Wholesale: Potential for Expansion

Wholesale offers you a scalable business model based on the ability to streamline operations through supplier relationships and large-scale purchases. With dependable suppliers and consistent product lines, you can focus on expanding your inventory and upgrading processes for sustainable growth.

  1. Risks and Challenges

Retail Arbitrage: Low-Capital Risk with Market Uncertainty

While retail arbitrage carries smaller financial risk due to its low initial investment, it has its own challenges. These include unpredictable inventory availability, market saturation, and brand restrictions that can lead to legal issues.

Wholesale: Balancing High-Capital Risk and Growth Potential

Wholesale requires a considerable upfront investment, which can pose financial risks if products fail to sell. Moreover, acquiring products from unreliable suppliers can create risks related to quality control and supply chain disruptions, alongside the pressures of a competitive market.

  1. Long-Term Business Sustainability

Retail Arbitrage: A Short-Term Strategy

Retail arbitrage is best suited for those looking for short-term or supplementary income. However, its reliance on fluctuating market trends and intensive sourcing efforts limits its viability as a sustainable business model.

Wholesale: A Long-Term Strategy

Wholesale offers a sustainable approach, with opportunities for brand building and private labeling. This enhances business credibility and customer loyalty, making it a better option if you are seeking a consistent and reliable income stream.

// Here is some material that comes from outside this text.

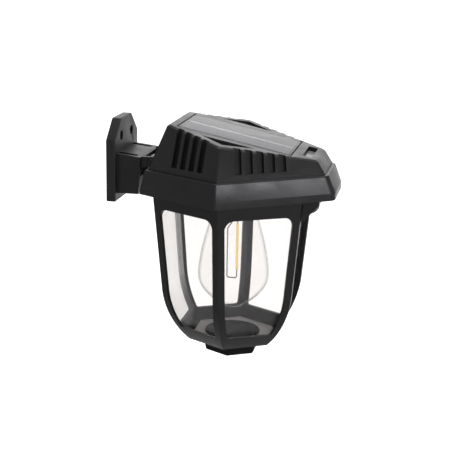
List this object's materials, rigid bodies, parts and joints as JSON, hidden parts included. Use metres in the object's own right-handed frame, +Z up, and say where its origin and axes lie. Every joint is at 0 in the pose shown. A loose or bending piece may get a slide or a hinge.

Final Thoughts: Choosing the Right Model

The choice between retail arbitrage and wholesale depends on your resources, goals, and risk tolerance capacity. Retail arbitrage is ideal for beginners with limited capital seeking or those looking for quick entry into the Amazon marketplace. Meanwhile, wholesale offers greater scalability, stability, and long-term growth potential, although with a higher upfront investment.